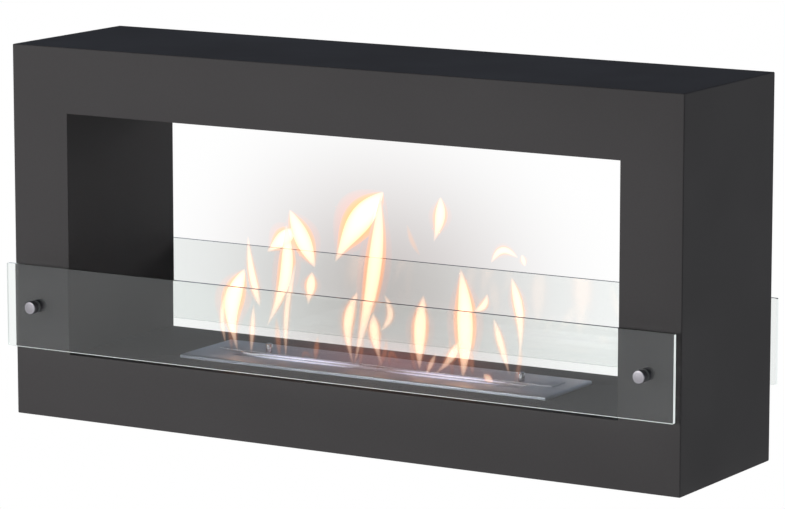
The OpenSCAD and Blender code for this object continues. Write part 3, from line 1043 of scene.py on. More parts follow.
    def screw_places(self) -> list[tuple[float, float]]:
        """Where the bottom plate is screwed to the rails, in plan."""
        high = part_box("bottom_screws")[1]
        x, y = high.x - Screw.head, high.y - Screw.head
        return [(i * x / 2, sign * y) for i in range(-2, 3) for sign in (-1, 1)]

    def foot_places(self) -> list[tuple[float, float]]:
        """Where the feet are, in plan."""
        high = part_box("rubber_feet")[1]
        x, y = high.x - self.foot_radius, high.y - self.foot_radius
        return [(sx * x, sy * y) for sx in (-1, 1) for sy in (-1, 1)]

    def bottom_sheet(self) -> None:
        """Builds the bottom plate with its punched holes."""
        low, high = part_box("bottom_plate")
        shape = Shape().rectangle((low.x, low.y), (high.x, high.y), 1.5 * MM)
        for places, radius in ((self.screw_places(), self.screw_hole),
                               (self.foot_places(), self.foot_hole)):
            for x, y in places:
                shape.circle(x, y, radius, 18)
        for column in range(-2, 3):
            for sign in (-1, 1):
                shape.circle(column * self.vent_pitch, sign * self.vent_row, self.vent_radius, 14,
                             self.vent_stretch)
        shape.fill().thicken(self.sheet).place(at(0, 0, low.z))
        shape.bevel(self.punched_edge, 2, lambda middle: middle.z < low.z + WELD)
        piece("bottom_sheet", shape.face_out(), self.body, COAT, ["bottom_plate"])

    def screws_and_feet(self) -> None:
        """Builds the screws that show below, and the feet."""
        floor = self.low.z
        down = Matrix.Rotation(math.pi, 4, "X")
        for name, node, length, places, seat, turn in (
                ("bottom_screw_set", "bottom_screws", self.screw_length, self.screw_places(), 0.0, 0.4),
                ("foot_screw_set", "foot_screws", self.foot_screw_length, self.foot_places(),
                 self.foot_seat, 0.7)):
            heads = Shape().add(Screw().shape(length), [
                at(x, y, floor - seat) @ down @ Matrix.Rotation(turn * n, 4, "Z")
                for n, (x, y) in enumerate(places)])
            piece(name, heads, self.body, PLATED, [node], Flat.TURNED_Z)
        rubber = Shape().lathe(self.foot_profile(self.foot_radius), True, 64)
        pads = Shape().add(rubber, [at(x, y, 0) for x, y in self.foot_places()])
        piece("rubber_foot_set", pads, self.body, RUBBER, ["rubber_feet"], Flat.NONE)

    def foot_profile(self, radius: float) -> Profile:
        """Half of a foot's section, from its screw hole round its grooved underside.

        Args:
            radius: The foot's radius.

        Returns:
            Radius and height of each point.
        """
        thick = self.low.z
        points = [(2.3 * MM, thick), (2.3 * MM, thick - 1.0 * MM), (5 * MM, thick - 1.0 * MM), (5 * MM, 0)]
        for groove in (7.5 * MM, 10.5 * MM):
            points += [(groove, 0), (groove + 0.3 * MM, 0.5 * MM), (groove + 0.7 * MM, 0.5 * MM),
                       (groove + 1.0 * MM, 0)]
        points += [(radius - 1.0 * MM, 0), (radius - 0.3 * MM, 0.3 * MM), (radius, 1.0 * MM),
                   (radius, thick - 0.4 * MM), (radius - 0.4 * MM, thick)]
        return points


@dataclass
class Screw:
    """Pan-head screw with a cross recess and a thread."""

    radius: float = 2.0 * MM
    head: float = 4.0 * MM
    head_height: float = 2.2 * MM
    arm: float = 2.0 * MM
    arm_width: float = 0.45 * MM
    recess: float = 1.3 * MM
    pitch: float = 0.7 * MM
    thread_depth: float = 0.3 * MM
    overlap: float = 0.2 * MM    # of the shank into the head

    def shape(self, length: float) -> Shape:
        """Builds a screw with its head upwards and the head's underside at z = 0.

        Args:
            length: Length of its shank.

        Returns:
            The closed shape.
        """
        h = self.head_height
        crown = Shape().lathe([(self.radius * 0.8, 0), (self.head, 0), (self.head, 0.35 * h),
                               (0.96 * self.head, 0.62 * h), (0.86 * self.head, 0.84 * h),
                               (0.70 * self.head, h), (0.58 * self.head, h)], False, 32)
        rim = [edge for edge in crown.bm.edges if edge.is_boundary
               and edge.verts[0].co.z > h - WELD and edge.verts[1].co.z > h - WELD]
        crown.bm.normal_update()
        made = bmesh.ops.extrude_edge_only(crown.bm, edges=rim)
        for vert in fresh(made):
            angle = math.atan2(vert.co.y, vert.co.x)
            off = abs((angle + math.pi / 4) % (math.pi / 2) - math.pi / 4)
            reach = min(self.arm / math.cos(off), self.arm_width / max(math.sin(off), 1e-3))
            vert.co.x, vert.co.y = reach * math.cos(angle), reach * math.sin(angle)
        cross = [edge for edge in fresh(made, bmesh.types.BMEdge) if edge.is_boundary]
        floor = fresh(bmesh.ops.extrude_edge_only(crown.bm, edges=cross))
        bmesh.ops.scale(crown.bm, vec=(0.8, 0.8, 1.0), verts=floor)
        bmesh.ops.translate(crown.bm, vec=(0, 0, -self.recess), verts=floor)
        bmesh.ops.holes_fill(crown.bm, edges=[e for e in crown.bm.edges if e.is_boundary], sides=0)
        shank = Shape().thread(self.radius, self.thread_depth, self.pitch, -length, self.overlap, 10)
        return Shape().add(crown).add(shank)


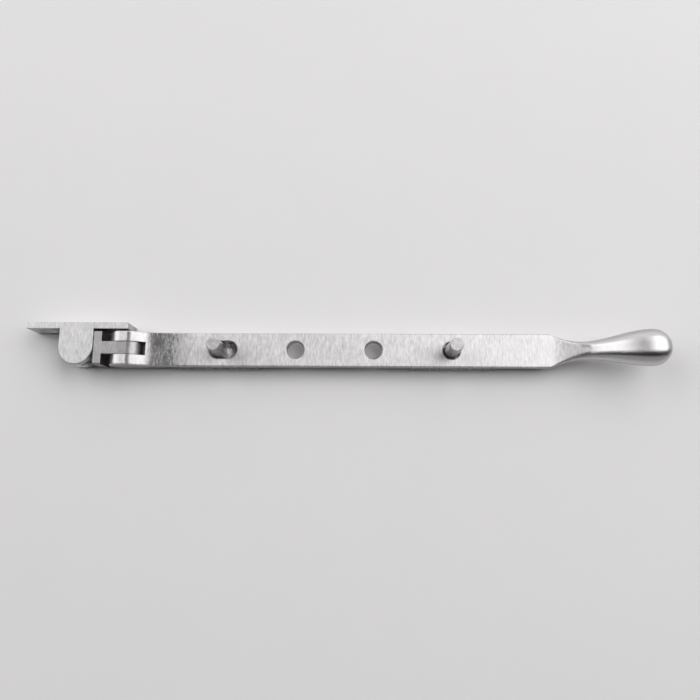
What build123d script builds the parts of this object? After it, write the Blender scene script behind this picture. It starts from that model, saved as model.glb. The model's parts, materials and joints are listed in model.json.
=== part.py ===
from build123d import *
import math
import os

# Bulb end casement window stay with its two pegs on plates. Millimetres, Z up.
# The stay lies flat, as it would on a bench. X runs along the bar from the bracket to the bulb,
# Y points to the bracket's plate, and the origin is under the peg nearer the bulb.

# Flat bar of the stay arm
bar_width = 16.0
bar_thick = 5.0
bar_bottom = 3.5
bar_edge_r = 0.5
hole_dia = 8.2
hole_pitch = 37.0
hole_count = 3
slot_stretch = 5.2
hole_chamfer = 0.4

# Fork at the bracket end of the arm
pivot_x = -154.2
pivot_z = 7.2
fork_r = 6.2
fork_stretch = 3.2
fork_slot_width = 6.3
fork_slot_end = pivot_x + 9.6
ramp_end_x = -126.0
ramp_slope = 3.5
ramp_top_r = 200.0
ramp_root_r = 14.0

# Bulb handle at the other end
shoulder_x = 46.5
neck_x = 62.0
neck_width = 8.7
neck_thick = 6.6
rise_start_x = 48.0
rise_end_x = 95.0
bulb_width = 17.2
bulb_thick = 13.5
bulb_x = 90.0
handle_rise = 13.0
dome_length = 8.6
dome_angles = (15, 30, 45, 58, 70, 80, 86)
shoulder_power = 1.7
section_step = 3.2
neck_round_length = 18.0
round_share = 0.495

# Bracket
swivel_x = -176.5
plate_length = 48.0
plate_front_y = 9.0
plate_thick = 3.0
bracket_height = 13.0
lug_r = 8.0
lug_thick = 3.0
bracket_edge_r = 0.4
screw_pitch = 32.0
screw_hole_dia = 4.5
screw_sink_dia = 8.0

# Knuckle between bracket and arm
joint_gap = 0.2
knuckle_barrel_r = 5.5
t_bar_near_x = swivel_x + 8.5
t_bar_thick = 3.6
t_bar_half_width = 7.9
t_bar_bottom = 0.6
tongue_width = 5.9
tongue_r = 5.8

# Rivets
pin_r = 2.5
running_gap = 0.05
swivel_pin_top = 11.5
swivel_pin_bottom = 0.1

# Pegs and their plates
slotted_peg_x = -110.0
peg_dia = 7.2
peg_tip_dia = 6.2
peg_top = 23.5
peg_chamfer = 0.4
peg_tenon_r = 2.5
collar_dia = 10.0
collar_thick = 0.8
peg_plate_length = 40.0
peg_plate_width = 17.0
peg_plate_thick = 2.5
peg_plate_corner_r = 1.5
peg_plate_edge = 0.3
peg_screw_pitch = 28.0
peg_screw_dia = 4.2
peg_sink_dia = 7.8

bar_top = bar_bottom + bar_thick
bar_mid = bar_bottom + bar_thick / 2


def block(x0, x1, y0, y1, z0, z1):
    """Box between two corners."""
    corner = Align.MIN, Align.MIN, Align.MIN
    return Pos(x0, y0, z0) * Box(x1 - x0, y1 - y0, z1 - z0, align=corner)


def rod(radius, x, y, z0, z1):
    """Upright cylinder."""
    return Pos(x, y, (z0 + z1) / 2) * Cylinder(radius, z1 - z0)


def cross_rod(radius, x, z, half_length):
    """Cylinder along Y, centred on the arm."""
    return Pos(x, 0, z) * Rot(90, 0, 0) * Cylinder(radius, 2 * half_length)


def sunk_screw_hole(hole_dia_mm, sink_dia_mm, depth):
    """Cutter for a 90 degree countersunk hole: mouth at Z 0, running down to -depth."""
    sink_depth = (sink_dia_mm - hole_dia_mm) / 2
    shank = rod(hole_dia_mm / 2, 0, 0, -depth - 1, 1)
    cone = Pos(0, 0, -sink_depth / 2) * Cone(hole_dia_mm / 2, sink_dia_mm / 2, sink_depth)
    return shank + cone


def through_cutter(outline):
    """Cutter through the bar for a hole outline, with both mouths chamfered."""
    shaft = Pos(0, 0, bar_bottom - 1) * extrude(outline, bar_thick + 2)
    top = Pos(0, 0, bar_top - hole_chamfer) * extrude(outline, 2 * hole_chamfer, taper=-45)
    low = Pos(0, 0, bar_bottom + hole_chamfer) * extrude(outline, -2 * hole_chamfer, taper=-45)
    return shaft + top + low


# ---------------------------------------------------------------- stay arm
def round_corner(outline, point, radius):
    """Round the corner of an outline that lies nearest a point."""
    corner = outline.vertices().sort_by_distance(Vector(*point))[0]
    return fillet(corner, radius)


def arm_side_outline():
    """Side view of the bar, its ramp and the long round boss of the fork."""
    hub = Vector(pivot_x + fork_stretch / 2, pivot_z)
    foot = Vector(ramp_end_x, bar_bottom)
    slope = math.tan(math.radians(ramp_slope))
    reach = foot - hub
    low_angle = math.atan2(reach.Y, reach.X) - math.acos(fork_r / reach.length)
    low = hub + Vector(math.cos(low_angle), math.sin(low_angle)) * fork_r
    ramp_top = (hub.X, bar_top + (ramp_end_x - hub.X) * slope)
    bar = Polyline((shoulder_x, bar_bottom), (shoulder_x, bar_top), (ramp_end_x, bar_top),
                   ramp_top, hub, low, foot, close=True)
    boss = Pos(pivot_x, pivot_z) * SlotCenterToCenter(fork_stretch, 2 * fork_r)
    outline = make_face(bar) + boss
    outline = round_corner(outline, (ramp_end_x, bar_top), ramp_top_r)
    root_x = hub.X + fork_r
    return round_corner(outline, (root_x, bar_top + (ramp_end_x - root_x) * slope), ramp_root_r)


def handle_height(x):
    """Height of the handle's centre line above the bar's middle."""
    u = min(1.0, max(0.0, (x - rise_start_x) / (rise_end_x - rise_start_x)))
    return handle_rise * (3 * u ** 2 - 2 * u ** 3)


def handle_plane(x):
    """Plane square to the handle's centre line."""
    step = 0.1
    climb = handle_height(x + step) - handle_height(x - step)
    return Plane((x, 0, bar_mid + handle_height(x)), x_dir=(0, 1, 0), z_dir=(2 * step, 0, climb))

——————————

[GOAL OF THE EXERCISE]:
Extract exactly the leading lines of the data, stopping at and including the line with "bottom plate is".

[RESPONSE FOR THIS EXERCISE]:
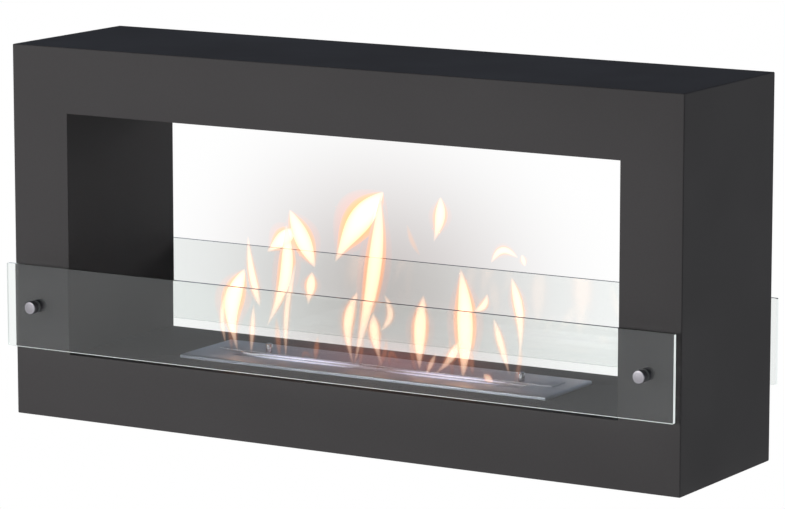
The OpenSCAD and Blender code for this object continues. Write part 3, from line 1043 of scene.py on. More parts follow.
    def screw_places(self) -> list[tuple[float, float]]:
        """Where the bottom plate is screwed to the rails, in plan."""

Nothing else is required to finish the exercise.